SSO, Dutoit, not Argerich but Wang

On Saturday to the SOH to hear the SSO, conducted by Charles Dutoit.

The program was:

Stravinsky, Funeral Song
Beethoven, Piano Concerto No 1
de Falla, 2 suites from The Three-cornered Hat and
Ravel, La Valse.

For the concerto, Martha Argerich, originally slated to appear (for the third time for the first time in Sydney) was (yet again) a late scratching, this time replaced by Yuja Wang. Wang has probably been able to make a bit of a career out of stepping in when MA has cancelled.

Because of the Argerich factor, the SSO had hiked up the prices. In response, and bearing in mind the MA-no-show risk, I pegged down my seating reserve. At about the same price for my usual rear-stalls spot I was in Box Y at the side of the stage, diagonally behind YJW’s left shoulder.

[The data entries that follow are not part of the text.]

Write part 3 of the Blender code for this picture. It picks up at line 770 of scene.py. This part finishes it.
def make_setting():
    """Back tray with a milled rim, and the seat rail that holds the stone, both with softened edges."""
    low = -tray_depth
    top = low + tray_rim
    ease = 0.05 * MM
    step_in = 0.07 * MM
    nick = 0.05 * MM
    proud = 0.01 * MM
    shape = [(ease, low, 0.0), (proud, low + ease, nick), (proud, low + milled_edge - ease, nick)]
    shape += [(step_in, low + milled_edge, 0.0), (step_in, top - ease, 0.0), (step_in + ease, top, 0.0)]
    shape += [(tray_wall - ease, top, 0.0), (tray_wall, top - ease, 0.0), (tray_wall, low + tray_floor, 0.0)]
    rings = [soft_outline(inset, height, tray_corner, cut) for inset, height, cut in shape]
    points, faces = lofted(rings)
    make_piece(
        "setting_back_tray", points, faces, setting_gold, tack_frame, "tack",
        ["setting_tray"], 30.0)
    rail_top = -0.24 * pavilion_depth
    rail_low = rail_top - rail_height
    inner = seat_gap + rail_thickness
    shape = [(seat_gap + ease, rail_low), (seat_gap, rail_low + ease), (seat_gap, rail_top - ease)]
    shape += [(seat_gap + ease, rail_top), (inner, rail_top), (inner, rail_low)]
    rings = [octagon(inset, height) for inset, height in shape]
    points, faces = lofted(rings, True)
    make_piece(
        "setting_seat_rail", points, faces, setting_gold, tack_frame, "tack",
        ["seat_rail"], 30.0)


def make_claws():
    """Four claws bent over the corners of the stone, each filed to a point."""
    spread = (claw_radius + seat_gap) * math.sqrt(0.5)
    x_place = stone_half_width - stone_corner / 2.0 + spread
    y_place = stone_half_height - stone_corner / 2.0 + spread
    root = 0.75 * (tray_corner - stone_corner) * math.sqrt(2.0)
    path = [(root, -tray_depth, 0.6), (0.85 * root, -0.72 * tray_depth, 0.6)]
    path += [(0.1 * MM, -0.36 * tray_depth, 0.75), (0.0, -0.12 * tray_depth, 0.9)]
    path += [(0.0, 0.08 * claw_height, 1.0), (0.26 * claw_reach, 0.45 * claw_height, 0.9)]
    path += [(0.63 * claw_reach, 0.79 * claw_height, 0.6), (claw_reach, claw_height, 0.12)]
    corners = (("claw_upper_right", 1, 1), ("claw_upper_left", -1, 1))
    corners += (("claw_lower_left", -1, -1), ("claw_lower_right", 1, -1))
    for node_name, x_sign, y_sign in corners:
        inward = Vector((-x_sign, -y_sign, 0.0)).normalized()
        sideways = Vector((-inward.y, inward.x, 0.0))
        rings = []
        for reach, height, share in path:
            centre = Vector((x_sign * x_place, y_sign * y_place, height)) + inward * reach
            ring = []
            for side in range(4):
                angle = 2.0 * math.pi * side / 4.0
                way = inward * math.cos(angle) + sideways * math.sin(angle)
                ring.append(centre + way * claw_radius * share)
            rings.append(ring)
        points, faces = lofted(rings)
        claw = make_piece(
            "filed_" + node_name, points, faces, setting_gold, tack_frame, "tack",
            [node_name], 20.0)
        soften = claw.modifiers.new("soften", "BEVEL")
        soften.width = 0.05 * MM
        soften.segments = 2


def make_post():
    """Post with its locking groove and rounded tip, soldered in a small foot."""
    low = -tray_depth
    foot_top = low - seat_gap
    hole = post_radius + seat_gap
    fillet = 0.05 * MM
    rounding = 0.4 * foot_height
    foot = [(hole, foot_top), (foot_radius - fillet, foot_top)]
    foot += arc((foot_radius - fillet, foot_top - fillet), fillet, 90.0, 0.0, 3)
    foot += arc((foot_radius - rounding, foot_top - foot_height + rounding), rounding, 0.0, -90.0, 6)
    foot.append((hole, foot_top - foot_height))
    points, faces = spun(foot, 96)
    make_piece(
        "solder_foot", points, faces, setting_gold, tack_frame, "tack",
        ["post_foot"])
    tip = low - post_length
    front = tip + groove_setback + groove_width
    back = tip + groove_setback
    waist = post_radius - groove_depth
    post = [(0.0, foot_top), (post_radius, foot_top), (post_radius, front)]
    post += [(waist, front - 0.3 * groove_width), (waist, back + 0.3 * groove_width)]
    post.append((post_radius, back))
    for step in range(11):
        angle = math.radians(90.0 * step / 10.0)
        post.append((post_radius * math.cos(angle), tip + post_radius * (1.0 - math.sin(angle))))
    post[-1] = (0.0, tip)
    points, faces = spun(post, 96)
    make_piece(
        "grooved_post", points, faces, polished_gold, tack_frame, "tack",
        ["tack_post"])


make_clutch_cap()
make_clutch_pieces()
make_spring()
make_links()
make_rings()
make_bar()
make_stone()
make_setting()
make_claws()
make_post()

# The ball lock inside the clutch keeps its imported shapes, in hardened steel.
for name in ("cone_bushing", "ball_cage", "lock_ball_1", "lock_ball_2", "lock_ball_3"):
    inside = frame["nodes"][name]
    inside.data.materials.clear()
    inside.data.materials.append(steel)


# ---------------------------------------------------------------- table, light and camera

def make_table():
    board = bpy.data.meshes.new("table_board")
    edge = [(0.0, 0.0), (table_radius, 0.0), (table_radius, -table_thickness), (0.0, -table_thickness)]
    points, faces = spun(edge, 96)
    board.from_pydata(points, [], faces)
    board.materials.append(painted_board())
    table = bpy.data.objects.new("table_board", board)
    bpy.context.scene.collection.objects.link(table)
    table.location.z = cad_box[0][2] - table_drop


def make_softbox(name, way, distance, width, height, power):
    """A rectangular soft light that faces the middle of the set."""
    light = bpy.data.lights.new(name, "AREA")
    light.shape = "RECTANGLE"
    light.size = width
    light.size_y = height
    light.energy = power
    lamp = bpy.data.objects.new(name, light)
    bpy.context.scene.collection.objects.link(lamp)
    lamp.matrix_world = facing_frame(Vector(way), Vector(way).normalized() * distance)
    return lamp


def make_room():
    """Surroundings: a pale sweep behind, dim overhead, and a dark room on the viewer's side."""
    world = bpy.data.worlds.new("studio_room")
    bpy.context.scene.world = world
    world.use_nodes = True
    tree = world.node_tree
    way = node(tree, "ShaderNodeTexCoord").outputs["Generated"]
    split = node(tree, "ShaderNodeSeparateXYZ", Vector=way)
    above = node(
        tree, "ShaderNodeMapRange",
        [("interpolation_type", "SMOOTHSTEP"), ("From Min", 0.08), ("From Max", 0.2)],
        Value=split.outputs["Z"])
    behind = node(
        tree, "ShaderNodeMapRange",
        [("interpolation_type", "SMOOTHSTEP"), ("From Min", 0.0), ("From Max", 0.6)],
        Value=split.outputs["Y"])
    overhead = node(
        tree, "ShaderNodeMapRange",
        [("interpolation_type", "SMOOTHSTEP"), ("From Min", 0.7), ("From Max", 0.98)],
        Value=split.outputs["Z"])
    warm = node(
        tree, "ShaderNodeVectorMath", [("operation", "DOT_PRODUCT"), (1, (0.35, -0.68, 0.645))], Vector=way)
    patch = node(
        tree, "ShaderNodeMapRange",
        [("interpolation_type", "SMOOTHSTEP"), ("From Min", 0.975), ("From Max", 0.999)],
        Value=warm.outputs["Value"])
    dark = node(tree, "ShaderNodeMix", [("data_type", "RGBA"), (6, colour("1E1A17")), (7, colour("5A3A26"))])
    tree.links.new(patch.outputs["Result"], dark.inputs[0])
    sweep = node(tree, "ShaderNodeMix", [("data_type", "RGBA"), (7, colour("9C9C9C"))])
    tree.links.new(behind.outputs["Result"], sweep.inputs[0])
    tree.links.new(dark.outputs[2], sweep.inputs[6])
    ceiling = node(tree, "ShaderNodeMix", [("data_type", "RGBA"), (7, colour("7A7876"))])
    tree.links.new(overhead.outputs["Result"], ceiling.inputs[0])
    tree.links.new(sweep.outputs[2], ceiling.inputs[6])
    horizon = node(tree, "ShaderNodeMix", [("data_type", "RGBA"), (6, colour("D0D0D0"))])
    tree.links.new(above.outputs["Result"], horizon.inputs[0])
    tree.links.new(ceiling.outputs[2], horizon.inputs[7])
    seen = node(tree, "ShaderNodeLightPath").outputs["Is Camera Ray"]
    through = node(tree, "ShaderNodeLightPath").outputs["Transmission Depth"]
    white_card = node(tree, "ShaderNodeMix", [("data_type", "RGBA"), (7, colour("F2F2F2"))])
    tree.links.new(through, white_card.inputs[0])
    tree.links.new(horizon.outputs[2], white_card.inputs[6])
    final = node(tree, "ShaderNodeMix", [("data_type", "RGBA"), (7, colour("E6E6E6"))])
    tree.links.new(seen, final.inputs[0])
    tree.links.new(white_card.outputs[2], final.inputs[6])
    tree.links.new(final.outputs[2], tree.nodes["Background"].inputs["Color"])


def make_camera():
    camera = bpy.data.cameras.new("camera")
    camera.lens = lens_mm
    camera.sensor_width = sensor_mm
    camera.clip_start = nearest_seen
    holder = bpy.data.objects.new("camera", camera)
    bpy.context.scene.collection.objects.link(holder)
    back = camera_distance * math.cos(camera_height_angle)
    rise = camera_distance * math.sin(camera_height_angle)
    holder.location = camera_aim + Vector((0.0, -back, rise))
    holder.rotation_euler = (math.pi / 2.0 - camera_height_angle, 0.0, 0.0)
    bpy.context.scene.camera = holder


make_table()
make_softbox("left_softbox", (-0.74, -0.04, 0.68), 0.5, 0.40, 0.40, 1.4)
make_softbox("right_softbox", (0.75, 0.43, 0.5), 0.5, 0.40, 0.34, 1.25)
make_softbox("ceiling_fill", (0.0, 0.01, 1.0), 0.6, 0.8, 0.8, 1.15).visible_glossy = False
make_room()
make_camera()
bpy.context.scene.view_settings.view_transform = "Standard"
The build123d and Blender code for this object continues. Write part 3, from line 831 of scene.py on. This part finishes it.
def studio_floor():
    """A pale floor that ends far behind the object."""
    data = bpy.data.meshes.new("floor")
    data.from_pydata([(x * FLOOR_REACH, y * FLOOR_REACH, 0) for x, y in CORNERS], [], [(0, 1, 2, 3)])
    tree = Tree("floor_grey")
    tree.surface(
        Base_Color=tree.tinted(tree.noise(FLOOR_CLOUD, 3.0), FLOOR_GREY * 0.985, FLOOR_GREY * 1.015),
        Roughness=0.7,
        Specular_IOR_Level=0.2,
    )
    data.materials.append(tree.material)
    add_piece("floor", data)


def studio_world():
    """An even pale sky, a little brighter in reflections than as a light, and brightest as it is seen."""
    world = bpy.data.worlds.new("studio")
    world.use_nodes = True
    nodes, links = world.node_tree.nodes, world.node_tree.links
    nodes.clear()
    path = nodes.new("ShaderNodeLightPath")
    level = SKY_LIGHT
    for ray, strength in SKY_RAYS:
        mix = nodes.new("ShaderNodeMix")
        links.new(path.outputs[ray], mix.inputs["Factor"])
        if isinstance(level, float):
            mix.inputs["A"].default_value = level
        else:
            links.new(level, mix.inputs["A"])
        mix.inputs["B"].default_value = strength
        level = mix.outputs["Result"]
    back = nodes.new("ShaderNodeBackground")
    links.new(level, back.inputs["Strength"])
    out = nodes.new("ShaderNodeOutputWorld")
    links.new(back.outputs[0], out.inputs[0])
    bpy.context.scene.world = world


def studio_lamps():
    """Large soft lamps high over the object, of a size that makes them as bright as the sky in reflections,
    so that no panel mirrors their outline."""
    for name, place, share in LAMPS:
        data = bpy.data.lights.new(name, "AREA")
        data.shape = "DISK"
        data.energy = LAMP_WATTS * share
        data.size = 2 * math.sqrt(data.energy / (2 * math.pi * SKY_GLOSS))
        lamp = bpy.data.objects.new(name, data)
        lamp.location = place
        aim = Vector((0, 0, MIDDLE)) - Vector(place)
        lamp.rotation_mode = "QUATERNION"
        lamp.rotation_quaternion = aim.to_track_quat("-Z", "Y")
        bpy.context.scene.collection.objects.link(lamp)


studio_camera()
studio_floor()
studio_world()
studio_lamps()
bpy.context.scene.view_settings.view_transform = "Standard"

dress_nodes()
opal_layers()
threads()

Empty seats were conspicuous in the more expensive areas. Had I paid such top dollar, I too would have been tempted to return my ticket, which is just about the only recourse the orchestra allows. If there was a chance to buy tickets at a now reduced price (or to trade “up”, as I might have) they certainly weren’t advertising it.

What that really means is that the orchestra toughs it out on the laziness tax against everyone else who has paid the premium price on what was always (as the orchestra surely knew) a chancy prospect. That included me, and to be frank I felt a bit grumpy about that.

I wouldn’t want always to sit at the side, but it does have some benefits. There is a loss of balance and in particular of the frontal projection from the violins and the soloist/s. The gain is that you are much closer and the sound comes to you directly rather than bounced around the hall, so that what you do hear you hear much more clearly. And there is a big gain for the woodwind – often missing in action even in the rear stalls. Once you adjust for the diminished front it is like seeing and hearing the orchestra in cross-section.

This was particularly rewarding in the Stravinsky – a recently rediscovered early work for which I was totally unprepared. The big surprise was the obvious influence of Wagner. Alex Ross in the New Yorker gives the most succinct list of the Wagnerian elements (which are not confined to Siegfried’s Funeral March).

From my cross-sectional vantage point the bit I most liked was a kind of undulating accompaniment figure which emerges at about 6:30 in the youtube version (there is more than one) of last year’s second performance conducted by Gergiev in Leningrad/St Petersburg.

The Gergiev version sounds different from Dutoit and the SSO’s as I recall it, especially in mood, which in Sydney was more sombre than the recording comes across. There is surely an intrinsic interest in hearing different approaches to such a “new” work. It would be nice if the SSO’s performance could be available for a while on ABC “Classic” FM’s “Listen Again” facility. Given that P&M is already up there, I can only presume there is some rights obstacle to this.

In the Beethoven, what I was particularly able to see was how Dutoit energised the orchestral accompaniment figures, especially in the first movement. I was also in a good spot for Mr Celato’s clarinet solo in the middle movement. This movement was probably the high point of the Beethoven. People behind me said it was very slow. I honestly wouldn’t know. What with the clarinet and all I was most of all feeling how Mozartean it was.

It wasn’t the best spot to hear the piano sound, but when it came to the encores, starting with the Prokofiev Toccata, I had an extraordinary view of every muscle and bone in Yuja Wang’s back courtesy of her (almost) backless dress. It was like an anatomy lesson or one of those films of the inside of a big pipe organ at work. Wang’s other encores were the Rachmaninov Vocalise and the Horowitz variations on the gypsies’ song in Carmen.

I enjoyed The Three Cornered Hat without being particularly blown away by it – I’d say that’s the work rather than the performance, which was predictably brilliant. La Valse, for me, is a more compelling and made a great finale.

Afterwards I spoke to a couple (well, friends, but two of them) who, like me, had also come the week before for Pelléas et Mélisande. They enjoyed this concert more and I expect that is the taste of most of the SSO public. As for me, it is the Debussy which is still resonating most and I expect it to do so for a while.